The Emotional Geography of Ownership

There’s a strange intimacy that develops with a long-term car. I’ve had good cries in mine after tough days. Celebrated small wins with fist pumps at stoplights. Sung terribly to songs that somehow sound better through its slightly compromised speakers. Taken naps in parking lots during long work weeks when I just needed twenty minutes of quiet before the next appointment.
My car has been there for family emergencies, late-night fast food runs when nothing else was open, and those quiet drives where you don’t need to say anything because the road and the machine are enough company.
I remember selling my previous car after eight years together. The buyer was excited about the low price and solid maintenance records. I was excited for him, but I also felt this weird melancholy watching it drive away. That car knew my routes. It knew the exact speed where the vibration would start on the highway. It knew how I liked the seat positioned. Some part of my daily life for nearly a decade was now someone else’s.
What Marketing Will Never Understand
Car companies love talking about initial quality surveys and first-year reliability. That stuff matters, sure. But it doesn’t tell you what the car will feel like when your kid spills chocolate milk in the back seat for the third time this month. It doesn’t prepare you for the way plastic trim starts looking faded after five years of sun exposure through the windshield. It certainly doesn’t mention how comforting it becomes to drive something that doesn’t feel new anymore — something that’s been broken in by your actual life.

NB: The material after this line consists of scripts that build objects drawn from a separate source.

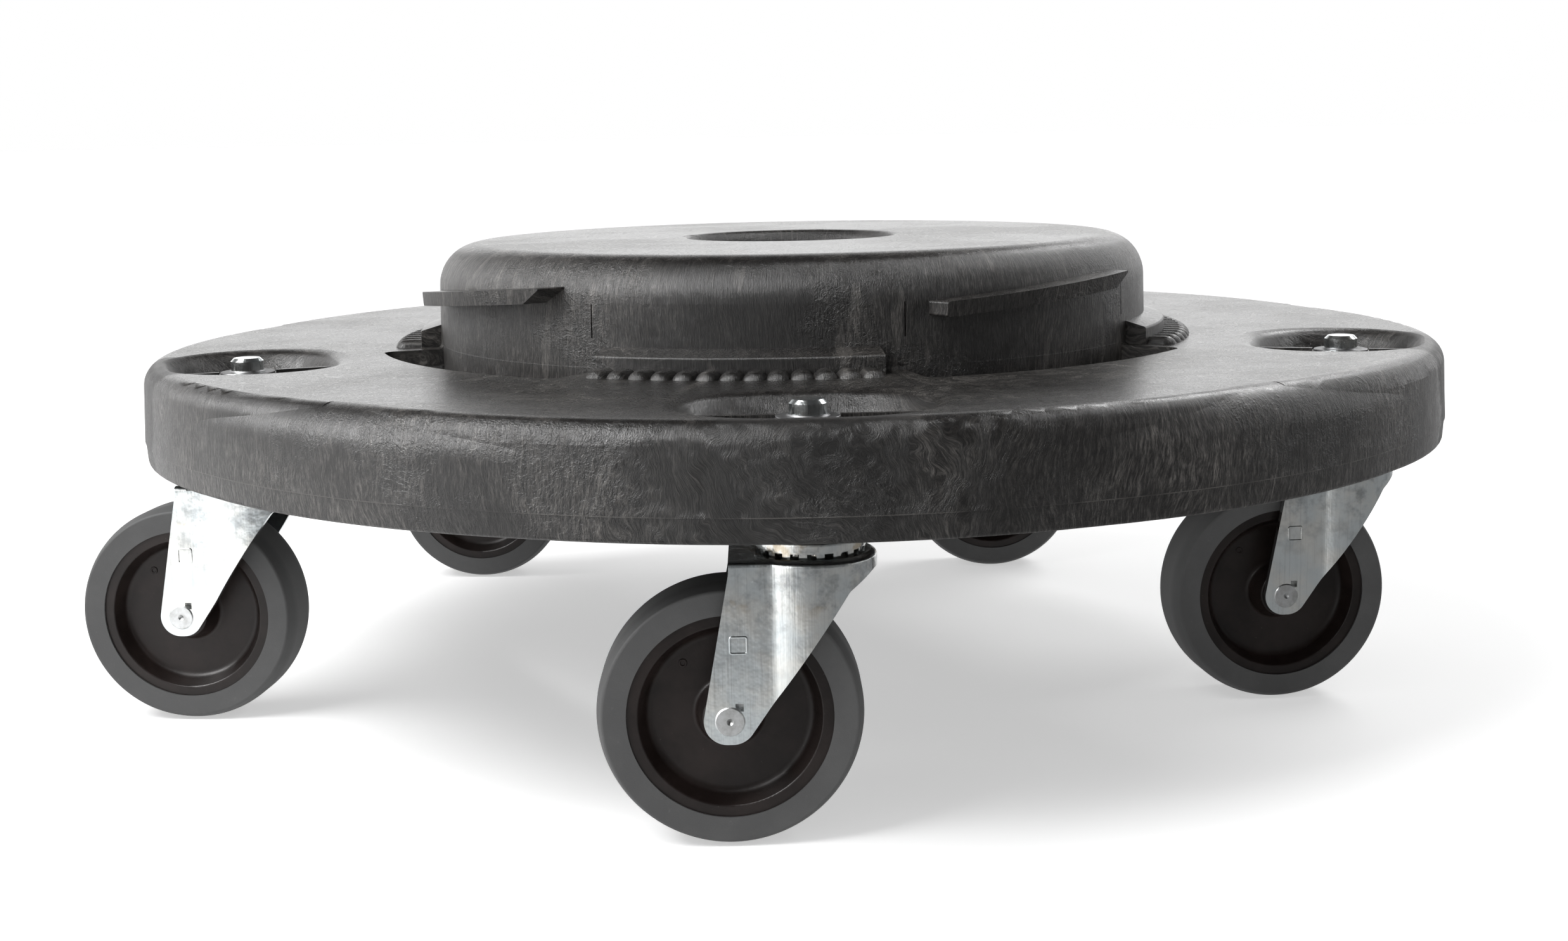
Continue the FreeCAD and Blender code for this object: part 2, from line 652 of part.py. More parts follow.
def fork(place):
    """Sheet crown with a round front, and two legs cut on the slant down to the axle."""
    body = new_body("fork_" + place)
    box_plan = sketch_on(body, "leg_plan", "XY_Plane", {"z": "fork_foot - 1"})
    outline(box_plan, box_corners("-fork_tail_low - 2", "0", "-fork_half_width", "fork_half_width"))
    pad(body, "legs", box_plan, "crown_top - fork_foot + 1")
    round_plan = sketch_on(body, "round_plan", "XY_Plane", {"z": "fork_foot - 1"})
    circle(round_plan, "0", "0", "crown_radius")
    crown = pad(body, "round_front", round_plan, "crown_top - fork_foot + 1")
    doc.recompute()
    blend = body.newObject("PartDesign::Fillet", "leg_blend")
    tail = value_of("-crown_tail")
    blend.Base = (crown, edges_where(crown, lambda box: box.ZLength > 10 and tail < box.XMin < -1))
    bind(blend, "Radius", "crown_blend")
    doc.recompute()
    top = value_of("crown_top")
    rim = body.newObject("PartDesign::Fillet", "crown_edge")
    rim.Base = (blend, edges_where(blend, lambda box: box.ZMin > top - 0.01 and box.XMax > tail))
    bind(rim, "Radius", "crown_round")

    inside = sketch_on(body, "inside_plan", "XY_Plane", {"z": "crown_under"})
    inner_half = "fork_half_width - sheet"
    outline(inside, box_corners("-fork_tail_low - 4", "0", f"-({inner_half})", inner_half))
    pocket(body, "inside", inside, "crown_under - fork_foot + 2")
    round_inside = sketch_on(body, "round_inside_plan", "XY_Plane", {"z": "crown_under"})
    circle(round_inside, "0", "0", "crown_radius - sheet")
    pocket(body, "round_inside", round_inside, "crown_under - fork_foot + 2")

    side = sketch_on(body, "side_profile", "XZ_Plane")
    outline(side, box_corners("-fork_tail_low - 10", "crown_radius + 10",
                              "fork_foot - 10", "crown_top + 10"))
    outline(side, [
        ("-crown_tail", "crown_top + 2"),
        ("-crown_tail", "crown_under + 0.4", "3"),
        ("-fork_tail_low", "fork_foot", "fork_end_radius"),
        ("-fork_lead_low", "fork_foot", "fork_end_radius"),
        ("fork_lead_high", "fork_lead_height", "4"),
        ("crown_radius - 1.2", "crown_under - 0.4", "2"),
        ("crown_radius + 2", "crown_under - 0.4"),
        ("crown_radius + 2", "crown_top + 2"),
    ])
    pocket(body, "side_cut", side, "4 * crown_radius", both_ways=True)

    dish = sketch_on(body, "dish_profile", "XZ_Plane")
    lip = "crown_radius - crown_lip"
    outline(dish, [
        ("0", "crown_floor"),
        (f"{lip} - 1.6", "crown_floor", "1"),
        (lip, "crown_floor + 1.2", "0.5"),
        (lip, "crown_top + 1"),
        ("0", "crown_top + 1"),
    ])
    spin(body, "dish", dish, z_axis(body), cut=True)

    bore = sketch_on(body, "bore_plan", "XY_Plane", {"z": "crown_top"})
    circle(bore, "0", "0", "stem_radius + bore_play")
    pocket(body, "stem_bore", bore, "2 * (crown_top - crown_under)")
    axle_hole = sketch_on(body, "axle_hole_side", "XZ_Plane")
    circle(axle_hole, "-lead", "wheel_radius", "axle_radius")
    pocket(body, "axle_hole", axle_hole, "4 * fork_half_width", both_ways=True)
    notch = sketch_on(body, "notch_side", "XZ_Plane")
    outline(notch, box_corners("-notch_out", "-notch_in", "notch_bottom", "notch_top"))
    pocket(body, "notch", notch, "4 * fork_half_width", both_ways=True)
    return body


# ---------------------------------------------------------------- wheel, about its own axle

def both_sides(corners):
    """Corners of one half, then the same mirrored to the other side of the wheel."""
    mirrored = [(corner[0], f"-({corner[1]})") + corner[2:] for corner in reversed(corners)]
    return corners + mirrored


def axle(place):
    return turned_about_axle("axle_" + place, both_sides([
        ("0", "axle_half_length - dimple_depth"),
        ("dimple_radius", "axle_half_length"),
        ("axle_radius - axle_chamfer", "axle_half_length"),
        ("axle_radius", "axle_half_length - axle_chamfer"),
    ]))


def axle_sleeve(place):
    return turned_about_axle("axle_sleeve_" + place, both_sides([
        ("axle_radius", "sleeve_half_length"),
        ("sleeve_radius", "sleeve_half_length"),
    ]))


def wheel_core(place):
    return turned_about_axle("wheel_core_" + place, both_sides([
        ("sleeve_radius + bore_play", "hub_boss_half"),
        ("hub_boss_radius", "hub_boss_half", "0.8"),
        ("hub_boss_root", "disc_half", "1.5"),
        ("disc_radius", "disc_half", "disc_round"),
        ("ring_inner", "ring_half", "0.5"),
        ("tyre_inner", "ring_half"),
    ]))


def tyre(place):
    return turned_about_axle("tyre_" + place, both_sides([
        ("tyre_inner", "tyre_half"),
        ("tyre_shoulder", "tyre_half + tyre_bulge", "tyre_shoulder_round"),
        ("wheel_radius", "tyre_crown_half", "tyre_crown_round"),
    ]))


def place_on_stem(body, place):
    """Stand a piece on its caster's stem axis, swivelled to the rest angle."""
    bind(body, "Placement.Base.x", f"caster_circle * cos(angle_{place})")
    bind(body, "Placement.Base.y", f"caster_circle * sin(angle_{place})")
    bind(body, "Placement.Rotation.Angle", f"swivel_{place}")


def place_on_axle(body, place):
    """Hang a piece on its caster's axle, which trails the stem by the lead."""
    bind(body, "Placement.Base.x", f"caster_circle * cos(angle_{place}) - lead * cos(swivel_{place})")
    bind(body, "Placement.Base.y", f"caster_circle * sin(angle_{place}) - lead * sin(swivel_{place})")
    bind(body, "Placement.Base.z", "wheel_radius")
    bind(body, "Placement.Rotation.Angle", f"swivel_{place}")


def caster(place):
    stem_makers = (stem, washer, bearing_cap, bearing_balls, ball_cage, lower_race, fork)
    axle_makers = (axle, axle_sleeve, wheel_core, tyre)
    on_stem = [make(place) for make in stem_makers]
    on_axle = [make(place) for make in axle_makers]
    for body in on_stem:
        place_on_stem(body, place)
    for body in on_axle:
        place_on_axle(body, place)
    return on_stem + on_axle


pieces = [deck()]
for place in CASTERS:
    pieces += caster(place)
doc.recompute()

for item in doc.Objects:
    if "Invalid" in item.State or "Error" in item.State:
        raise RuntimeError(f"{item.Label} did not compute: {item.State}")
for piece in pieces:
    if piece.Shape.isNull() or not piece.Shape.isValid():
        raise RuntimeError(f"{piece.Label} has no valid shape")

os.makedirs("parts", exist_ok=True)
for piece in pieces:
    piece.Shape.exportStep(f"parts/{piece.Label}.step")
    print(piece.Label, len(piece.Shape.Solids), "solids", round(piece.Shape.Volume), "mm3")
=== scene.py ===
import bmesh
import bpy
import math
from mathutils import Matrix, Vector
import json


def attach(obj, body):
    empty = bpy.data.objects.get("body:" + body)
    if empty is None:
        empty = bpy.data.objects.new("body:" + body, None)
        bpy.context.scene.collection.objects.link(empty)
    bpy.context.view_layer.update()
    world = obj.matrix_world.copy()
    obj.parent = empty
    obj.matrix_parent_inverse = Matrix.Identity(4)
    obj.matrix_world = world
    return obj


# Furniture dolly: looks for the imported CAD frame. Metres, +Z up, -Y is the front.
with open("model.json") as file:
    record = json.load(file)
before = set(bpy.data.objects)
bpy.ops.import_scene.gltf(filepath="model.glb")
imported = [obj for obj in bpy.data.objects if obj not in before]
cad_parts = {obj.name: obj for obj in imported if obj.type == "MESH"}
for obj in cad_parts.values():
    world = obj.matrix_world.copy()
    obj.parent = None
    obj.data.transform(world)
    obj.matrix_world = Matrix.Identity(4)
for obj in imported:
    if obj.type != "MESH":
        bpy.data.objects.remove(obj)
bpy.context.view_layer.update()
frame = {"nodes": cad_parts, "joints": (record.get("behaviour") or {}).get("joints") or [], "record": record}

scene = bpy.context.scene
scene.view_settings.view_transform = "Standard"
WHITE = (1.0, 1.0, 1.0, 1.0)
UP = Vector((0.0, 0.0, 1.0))


# ---------------------------------------------------------------- camera

CAMERA_PLACE = (-0.0151, -0.7579, 0.20075)
CAMERA_YAW = 0.83
CAMERA_DOWN = 9.60
CAMERA_ROLL = -1.10
LENS = 46.16
SENSOR = 36.0


def make_camera():
    """Camera at the photograph's place; its angles in degrees turn it right, down and about its own axis."""
    yaw, pitch, roll = math.radians(CAMERA_YAW), math.radians(CAMERA_DOWN), math.radians(CAMERA_ROLL)
    forward = Vector((math.sin(yaw) * math.cos(pitch), math.cos(yaw) * math.cos(pitch), -math.sin(pitch)))
    level = Vector((math.cos(yaw), -math.sin(yaw), 0.0))
    upright = level.cross(forward)
    right = math.cos(roll) * level + math.sin(roll) * upright
    up = -math.sin(roll) * level + math.cos(roll) * upright
    camera = bpy.data.objects.new("camera", bpy.data.cameras.new("camera"))
    turn = Matrix((right, up, -forward)).transposed().to_4x4()
    camera.matrix_world = Matrix.Translation(CAMERA_PLACE) @ turn
    camera.data.sensor_width = SENSOR
    camera.data.lens = LENS
    camera.data.clip_start = 0.01
    scene.collection.objects.link(camera)
    scene.camera = camera


make_camera()


# ---------------------------------------------------------------- node helpers

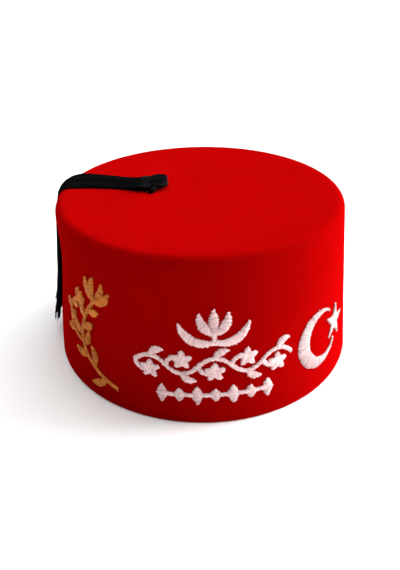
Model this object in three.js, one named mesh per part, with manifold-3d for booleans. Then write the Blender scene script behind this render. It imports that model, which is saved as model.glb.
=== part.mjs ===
// A fez: an oval, hollow, flat-topped felt crown with a black silk tassel laid over its left side
// and raised thread embroidery round its front. Millimetres, +Z up, the front towards -Y.
// The origin is the middle of the rim's oval, on the surface that the rim rests on.
import * as THREE from "three";
import Module from "manifold-3d";

const wasm = await Module();
wasm.setup();

// Crown
const rimHalfWidth = 90.5;
const rimHalfLength = 99.5;
const crownHeight = 93.5;
const wallDraft = 6; // how much each half side narrows from the rim to the shoulder
const shoulderRadius = 5;
const feltThickness = 2.5;
const rimChamfer = 0.4;

// Tassel
const fitClearance = 0.3; // between any two pieces that lie on each other
const neckFromMiddle = 31; // from the crown's middle to the tassel's neck, towards -X
const neckOffset = 11.3; // from the crown's middle to the tassel's neck, towards +Y
const edgeOffset = 29; // how far towards +Y the strands lie where they leave the top
const hangOffset = 20; // and at their tips
const neckHalfWidth = 9.2;
const neckHalfDepth = 1.2;
const headLength = 13.5;
const headHalfWidth = 11;
const headHalfDepth = 2.9;
const sideLoopReach = 14; // from the head's middle line to the small side loop's end
const strandHalfWidth = 13.5;
const strandHalfDepth = 1.5;
const tipHeight = 9; // of the longest lock above the rim's plane
const lockCount = 7;

// Binding round the neck
const bindingLength = 4.4;
const bindingThickness = 0.8;
const bindingGroove = 0.2;
const bindingTurns = 3;

// Embroidery
const threadPile = 0.8; // how far a line of stitches stands off its own underside
const threadEdge = 0.45; // the same at the line's two edges
const stemHalfWidth = 1;
const leafHalfWidth = 2.4;
const stitchStep = 4; // longest straight run along a curved line of stitches
const crescentRadius = 17;

// Finenesses of the rounded forms
const crownSides = 80;
const shoulderSteps = 6;
const lockSides = 6;
const lockTurns = 4;
const bindingSides = 18;
const turnSteps = 144; // along a quarter of the girth, to find where a length round it ends

// Values that follow from the sizes above
const wallHeight = crownHeight - shoulderRadius;
const topHalfWidth = rimHalfWidth - wallDraft;
const topHalfLength = rimHalfLength - wallDraft;
const quarterTurn = Math.PI / 2;

// Half width and half length of the crown's outside at a height on its wall.
function wallHalfSides(z) {
  const inset = (wallDraft * z) / wallHeight;
  return { width: rimHalfWidth - inset, length: rimHalfLength - inset };
}

// The point of an oval at a turn from the front, positive towards +X.
function ovalPoint(halfWidth, halfLength, turn, z) {
  return new THREE.Vector3(halfWidth * Math.sin(turn), -halfLength * Math.cos(turn), z);
}

// Outward direction of the tapered wall at a turn from the front.
function wallNormal(turn, z) {
  const { width, length } = wallHalfSides(z);
  const slope = wallDraft / wallHeight;
  const rise = slope * (Math.sin(turn) ** 2 / width + Math.cos(turn) ** 2 / length);
  return new THREE.Vector3(Math.sin(turn) / width, -Math.cos(turn) / length, rise).normalize();
}

// A closed surface through rings of as many points each, capped at both ends or joined end to end.
function skin(rings, joined = false) {
  const count = rings[0].length;
  const positions = rings.flat().flatMap((point) => point.toArray());
  const index = [];
  const bands = joined ? rings.length : rings.length - 1;
  for (let k = 0; k < bands; k += 1) {
    const here = k * count;
    const next = ((k + 1) % rings.length) * count;
    for (let j = 0; j < count; j += 1) {
      const side = (j + 1) % count;
      index.push(here + j, here + side, next + side);
      index.push(here + j, next + side, next + j);
    }
  }
  if (!joined) {
    const last = (rings.length - 1) * count;
    const firstMiddle = positions.length / 3;
    positions.push(...middleOf(rings[0]).toArray(), ...middleOf(rings.at(-1)).toArray());
    for (let j = 0; j < count; j += 1) {
      const side = (j + 1) % count;
      index.push(firstMiddle, side, j);
      index.push(firstMiddle + 1, last + j, last + side);
    }
  }
  const geometry = new THREE.BufferGeometry();
  geometry.setAttribute("position", new THREE.Float32BufferAttribute(positions, 3));
  geometry.setIndex(index);
  geometry.computeVertexNormals();
  return geometry;
}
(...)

The truth that emerges after serious mileage is usually quieter and more nuanced than advertising wants to admit. Sometimes the car that seemed boring on paper becomes the one you trust most because it never tried to be anything other than reliable transportation. Sometimes the flashy one loses its appeal once the novelty wears off and the repair bills start arriving.
Finding Peace in the Ordinary
I’ve driven plenty of different vehicles over the years, and the ones that lasted — emotionally and mechanically — weren’t always the ones with the highest specs or coolest features. They were the ones that handled the mundane beautifully. The ones that started reliably on January mornings in Cincinnati. The ones whose seats didn’t punish my back after six hours of driving. The ones that let me listen to podcasts without the road noise drowning everything out.
There’s real value in that kind of steady companionship. In a world that constantly pushes the new and exciting, there’s something quietly rebellious about sticking with a car long enough to really know it. Long enough for it to know you.
The miles don’t lie. They accumulate evidence. They show where the weaknesses are, but they also reveal unexpected strengths. They turn a machine into something closer to a partner in the daily grind of life. Not perfect, but perfectly familiar.
And in the end, that familiarity might be worth more than any shiny new feature or impressive horsepower number. Because when you’re driving home tired after another long week, it’s not the marketing claims that comfort you. It’s the car that’s been there through all the ordinary days — the one that’s learned your rhythms as you’ve learned its quirks.
That’s the real story of car ownership. Not the day you buy it, but all the days after.